--- RECORDS SUPPLIED ---

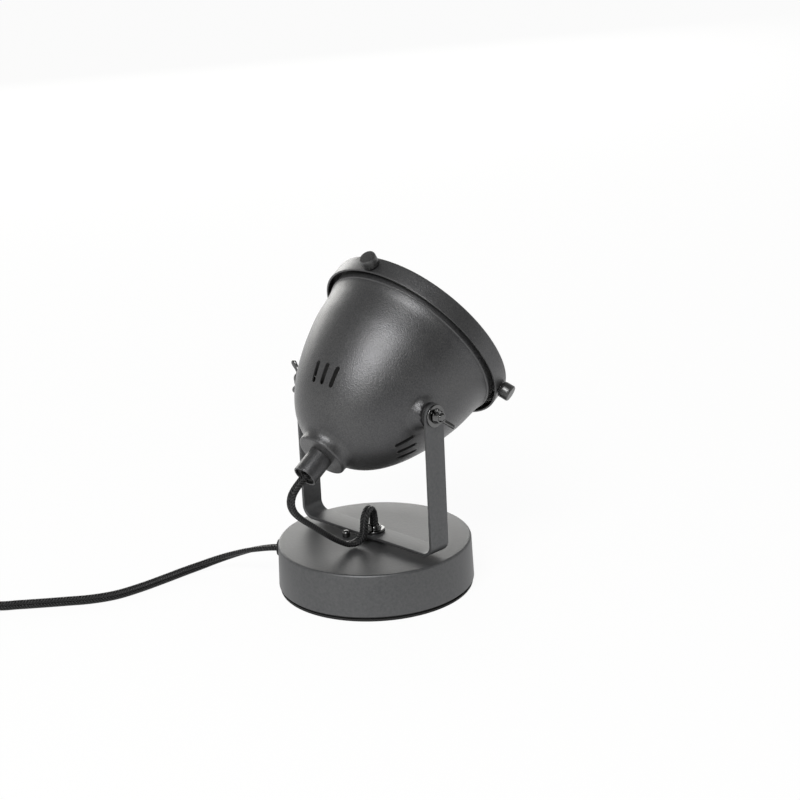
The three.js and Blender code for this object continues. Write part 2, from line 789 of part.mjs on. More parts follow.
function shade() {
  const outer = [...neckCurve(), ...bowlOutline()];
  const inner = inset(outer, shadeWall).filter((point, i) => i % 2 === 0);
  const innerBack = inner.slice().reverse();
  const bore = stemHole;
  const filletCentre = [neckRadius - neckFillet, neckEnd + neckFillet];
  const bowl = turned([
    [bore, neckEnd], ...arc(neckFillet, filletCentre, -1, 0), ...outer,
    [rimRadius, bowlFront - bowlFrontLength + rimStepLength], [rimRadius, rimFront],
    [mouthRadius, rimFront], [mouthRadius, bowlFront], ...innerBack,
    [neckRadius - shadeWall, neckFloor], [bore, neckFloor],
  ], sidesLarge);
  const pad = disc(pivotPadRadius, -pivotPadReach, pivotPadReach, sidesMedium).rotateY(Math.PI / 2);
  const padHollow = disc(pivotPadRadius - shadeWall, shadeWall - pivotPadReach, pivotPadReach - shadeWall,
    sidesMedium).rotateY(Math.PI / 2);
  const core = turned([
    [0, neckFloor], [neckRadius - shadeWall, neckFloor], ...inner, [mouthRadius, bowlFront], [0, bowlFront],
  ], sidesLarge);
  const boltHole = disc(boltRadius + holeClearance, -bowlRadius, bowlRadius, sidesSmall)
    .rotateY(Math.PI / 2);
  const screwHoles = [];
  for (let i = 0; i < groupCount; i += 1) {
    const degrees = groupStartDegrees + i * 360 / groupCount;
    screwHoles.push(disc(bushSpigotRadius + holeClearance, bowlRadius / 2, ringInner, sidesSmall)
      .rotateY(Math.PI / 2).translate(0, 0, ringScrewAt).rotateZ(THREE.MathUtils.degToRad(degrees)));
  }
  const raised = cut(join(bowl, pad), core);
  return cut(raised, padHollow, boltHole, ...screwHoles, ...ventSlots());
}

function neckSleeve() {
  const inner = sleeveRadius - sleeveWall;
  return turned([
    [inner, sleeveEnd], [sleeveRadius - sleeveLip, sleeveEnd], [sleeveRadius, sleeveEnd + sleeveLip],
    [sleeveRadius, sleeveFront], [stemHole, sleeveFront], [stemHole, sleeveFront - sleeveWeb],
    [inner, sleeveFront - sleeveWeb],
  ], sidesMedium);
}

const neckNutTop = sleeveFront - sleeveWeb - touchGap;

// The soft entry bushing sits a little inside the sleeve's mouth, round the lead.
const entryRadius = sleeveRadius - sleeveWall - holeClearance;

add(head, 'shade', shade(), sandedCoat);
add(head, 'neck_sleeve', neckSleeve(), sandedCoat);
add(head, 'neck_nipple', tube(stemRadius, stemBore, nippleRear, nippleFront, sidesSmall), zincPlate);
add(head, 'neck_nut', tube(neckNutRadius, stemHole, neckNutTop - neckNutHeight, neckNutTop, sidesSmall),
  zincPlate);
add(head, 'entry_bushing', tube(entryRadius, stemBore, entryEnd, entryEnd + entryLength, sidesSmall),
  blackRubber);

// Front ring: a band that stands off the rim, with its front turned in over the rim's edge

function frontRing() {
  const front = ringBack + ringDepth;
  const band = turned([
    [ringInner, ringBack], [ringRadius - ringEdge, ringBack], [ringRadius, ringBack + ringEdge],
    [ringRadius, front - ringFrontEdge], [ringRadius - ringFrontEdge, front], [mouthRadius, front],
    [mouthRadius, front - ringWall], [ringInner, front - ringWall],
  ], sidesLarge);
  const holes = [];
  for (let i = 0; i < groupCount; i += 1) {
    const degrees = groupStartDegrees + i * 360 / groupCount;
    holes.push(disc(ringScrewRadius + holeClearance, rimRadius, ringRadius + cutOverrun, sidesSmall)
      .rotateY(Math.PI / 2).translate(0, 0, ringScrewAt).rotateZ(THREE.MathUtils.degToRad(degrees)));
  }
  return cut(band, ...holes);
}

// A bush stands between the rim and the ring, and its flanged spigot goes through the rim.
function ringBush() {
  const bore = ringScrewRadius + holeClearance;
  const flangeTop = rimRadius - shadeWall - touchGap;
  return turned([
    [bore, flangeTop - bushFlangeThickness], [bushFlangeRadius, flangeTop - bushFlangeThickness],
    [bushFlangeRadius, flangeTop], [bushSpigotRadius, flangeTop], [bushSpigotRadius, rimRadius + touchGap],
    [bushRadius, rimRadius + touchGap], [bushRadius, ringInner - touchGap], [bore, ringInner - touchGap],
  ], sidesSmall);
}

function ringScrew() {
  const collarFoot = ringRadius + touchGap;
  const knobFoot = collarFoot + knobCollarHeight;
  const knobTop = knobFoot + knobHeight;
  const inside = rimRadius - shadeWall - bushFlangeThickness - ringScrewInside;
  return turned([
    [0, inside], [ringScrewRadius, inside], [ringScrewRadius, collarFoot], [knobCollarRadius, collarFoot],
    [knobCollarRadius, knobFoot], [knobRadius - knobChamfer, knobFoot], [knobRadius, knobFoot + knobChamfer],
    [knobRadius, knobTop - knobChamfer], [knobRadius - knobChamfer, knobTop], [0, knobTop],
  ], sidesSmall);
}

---
--- RECORDS SUPPLIED ---

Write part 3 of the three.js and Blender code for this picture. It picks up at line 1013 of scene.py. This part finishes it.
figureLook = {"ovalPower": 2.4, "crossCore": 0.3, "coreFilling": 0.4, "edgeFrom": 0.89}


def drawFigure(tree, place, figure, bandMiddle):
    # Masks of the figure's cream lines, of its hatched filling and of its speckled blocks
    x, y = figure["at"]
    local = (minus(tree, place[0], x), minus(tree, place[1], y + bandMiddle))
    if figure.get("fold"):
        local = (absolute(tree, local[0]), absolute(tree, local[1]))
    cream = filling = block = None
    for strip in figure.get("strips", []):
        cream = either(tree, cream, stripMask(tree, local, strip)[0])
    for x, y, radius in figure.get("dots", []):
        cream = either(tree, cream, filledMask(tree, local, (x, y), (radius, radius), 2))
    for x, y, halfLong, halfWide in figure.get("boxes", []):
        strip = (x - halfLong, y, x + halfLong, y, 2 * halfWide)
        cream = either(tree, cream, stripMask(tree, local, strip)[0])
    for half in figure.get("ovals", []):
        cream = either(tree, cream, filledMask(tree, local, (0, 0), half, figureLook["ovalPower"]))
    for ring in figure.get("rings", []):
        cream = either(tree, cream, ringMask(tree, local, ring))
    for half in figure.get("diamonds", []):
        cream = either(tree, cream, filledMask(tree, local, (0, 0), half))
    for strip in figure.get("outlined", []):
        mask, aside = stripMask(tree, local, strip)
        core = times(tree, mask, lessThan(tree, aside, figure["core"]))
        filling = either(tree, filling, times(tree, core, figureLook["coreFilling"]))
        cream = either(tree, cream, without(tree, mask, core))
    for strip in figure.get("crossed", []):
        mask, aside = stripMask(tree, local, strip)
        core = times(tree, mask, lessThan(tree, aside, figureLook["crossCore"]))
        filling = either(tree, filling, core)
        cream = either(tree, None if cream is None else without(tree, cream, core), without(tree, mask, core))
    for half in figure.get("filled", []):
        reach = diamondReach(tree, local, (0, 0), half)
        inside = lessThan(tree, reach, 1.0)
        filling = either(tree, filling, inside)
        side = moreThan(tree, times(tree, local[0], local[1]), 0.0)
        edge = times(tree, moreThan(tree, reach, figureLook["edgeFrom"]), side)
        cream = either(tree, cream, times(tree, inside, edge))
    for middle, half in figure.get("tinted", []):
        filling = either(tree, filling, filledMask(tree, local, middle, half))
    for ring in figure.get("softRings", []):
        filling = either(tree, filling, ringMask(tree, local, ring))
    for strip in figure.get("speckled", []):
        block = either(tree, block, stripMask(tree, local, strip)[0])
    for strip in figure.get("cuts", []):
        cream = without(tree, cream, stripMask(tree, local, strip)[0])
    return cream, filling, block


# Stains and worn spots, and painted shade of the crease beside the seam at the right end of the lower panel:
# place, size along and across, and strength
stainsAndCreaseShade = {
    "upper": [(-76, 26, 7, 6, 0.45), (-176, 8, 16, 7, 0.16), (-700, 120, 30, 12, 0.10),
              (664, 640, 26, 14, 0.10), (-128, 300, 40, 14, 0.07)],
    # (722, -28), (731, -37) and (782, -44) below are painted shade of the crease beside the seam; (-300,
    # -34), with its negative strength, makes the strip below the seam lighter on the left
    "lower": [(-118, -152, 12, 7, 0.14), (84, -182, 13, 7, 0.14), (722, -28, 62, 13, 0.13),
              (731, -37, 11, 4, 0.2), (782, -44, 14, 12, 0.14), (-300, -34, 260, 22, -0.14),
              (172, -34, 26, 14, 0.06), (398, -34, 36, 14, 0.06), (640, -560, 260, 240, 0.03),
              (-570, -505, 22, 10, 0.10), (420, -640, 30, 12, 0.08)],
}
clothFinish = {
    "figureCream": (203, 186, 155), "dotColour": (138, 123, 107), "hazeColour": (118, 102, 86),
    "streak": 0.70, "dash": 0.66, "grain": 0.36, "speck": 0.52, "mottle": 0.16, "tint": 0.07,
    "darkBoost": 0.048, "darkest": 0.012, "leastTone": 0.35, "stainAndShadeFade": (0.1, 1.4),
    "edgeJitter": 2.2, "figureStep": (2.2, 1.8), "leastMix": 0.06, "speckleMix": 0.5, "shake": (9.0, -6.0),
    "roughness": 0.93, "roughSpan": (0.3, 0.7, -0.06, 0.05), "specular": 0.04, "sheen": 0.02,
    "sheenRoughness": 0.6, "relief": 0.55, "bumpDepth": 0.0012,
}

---
--- RECORDS SUPPLIED ---

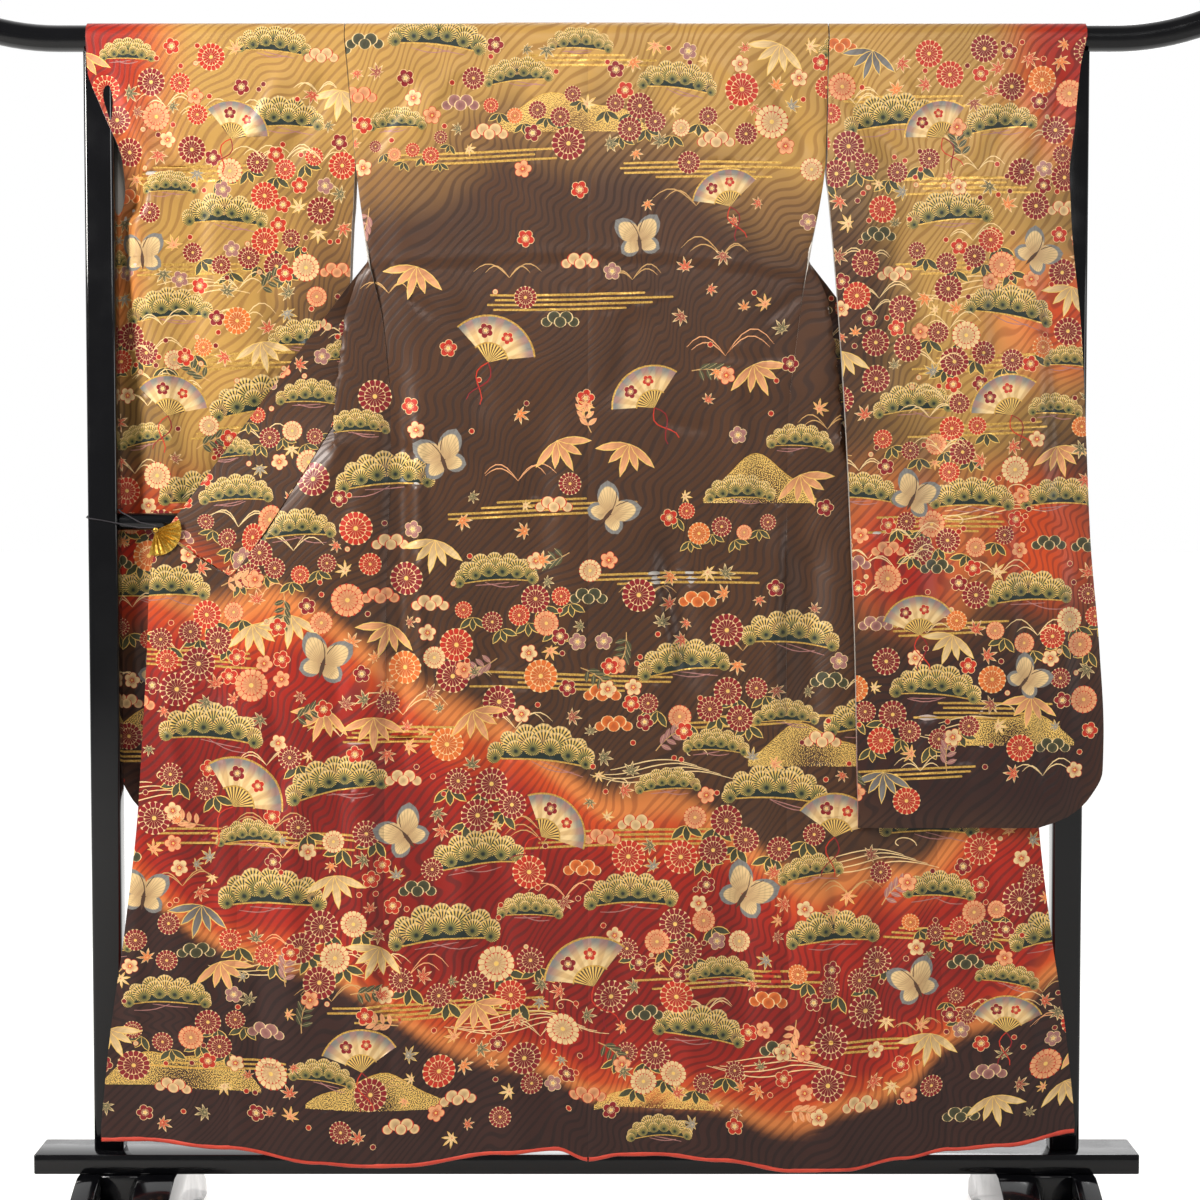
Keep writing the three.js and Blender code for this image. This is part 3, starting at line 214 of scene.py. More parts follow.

---

● PROBLEM TO WORK ON
Using the data above, transcribe the lines that run from the line with "The three.js and Blender code for this object" to the line with "const neckNutTop = sleeveFront", both ends kept, and output nothing else.

● TASK ANSWER
The three.js and Blender code for this object continues. Write part 2, from line 789 of part.mjs on. More parts follow.
function shade() {
  const outer = [...neckCurve(), ...bowlOutline()];
  const inner = inset(outer, shadeWall).filter((point, i) => i % 2 === 0);
  const innerBack = inner.slice().reverse();
  const bore = stemHole;
  const filletCentre = [neckRadius - neckFillet, neckEnd + neckFillet];
  const bowl = turned([
    [bore, neckEnd], ...arc(neckFillet, filletCentre, -1, 0), ...outer,
    [rimRadius, bowlFront - bowlFrontLength + rimStepLength], [rimRadius, rimFront],
    [mouthRadius, rimFront], [mouthRadius, bowlFront], ...innerBack,
    [neckRadius - shadeWall, neckFloor], [bore, neckFloor],
  ], sidesLarge);
  const pad = disc(pivotPadRadius, -pivotPadReach, pivotPadReach, sidesMedium).rotateY(Math.PI / 2);
  const padHollow = disc(pivotPadRadius - shadeWall, shadeWall - pivotPadReach, pivotPadReach - shadeWall,
    sidesMedium).rotateY(Math.PI / 2);
  const core = turned([
    [0, neckFloor], [neckRadius - shadeWall, neckFloor], ...inner, [mouthRadius, bowlFront], [0, bowlFront],
  ], sidesLarge);
  const boltHole = disc(boltRadius + holeClearance, -bowlRadius, bowlRadius, sidesSmall)
    .rotateY(Math.PI / 2);
  const screwHoles = [];
  for (let i = 0; i < groupCount; i += 1) {
    const degrees = groupStartDegrees + i * 360 / groupCount;
    screwHoles.push(disc(bushSpigotRadius + holeClearance, bowlRadius / 2, ringInner, sidesSmall)
      .rotateY(Math.PI / 2).translate(0, 0, ringScrewAt).rotateZ(THREE.MathUtils.degToRad(degrees)));
  }
  const raised = cut(join(bowl, pad), core);
  return cut(raised, padHollow, boltHole, ...screwHoles, ...ventSlots());
}

function neckSleeve() {
  const inner = sleeveRadius - sleeveWall;
  return turned([
    [inner, sleeveEnd], [sleeveRadius - sleeveLip, sleeveEnd], [sleeveRadius, sleeveEnd + sleeveLip],
    [sleeveRadius, sleeveFront], [stemHole, sleeveFront], [stemHole, sleeveFront - sleeveWeb],
    [inner, sleeveFront - sleeveWeb],
  ], sidesMedium);
}

const neckNutTop = sleeveFront - sleeveWeb - touchGap;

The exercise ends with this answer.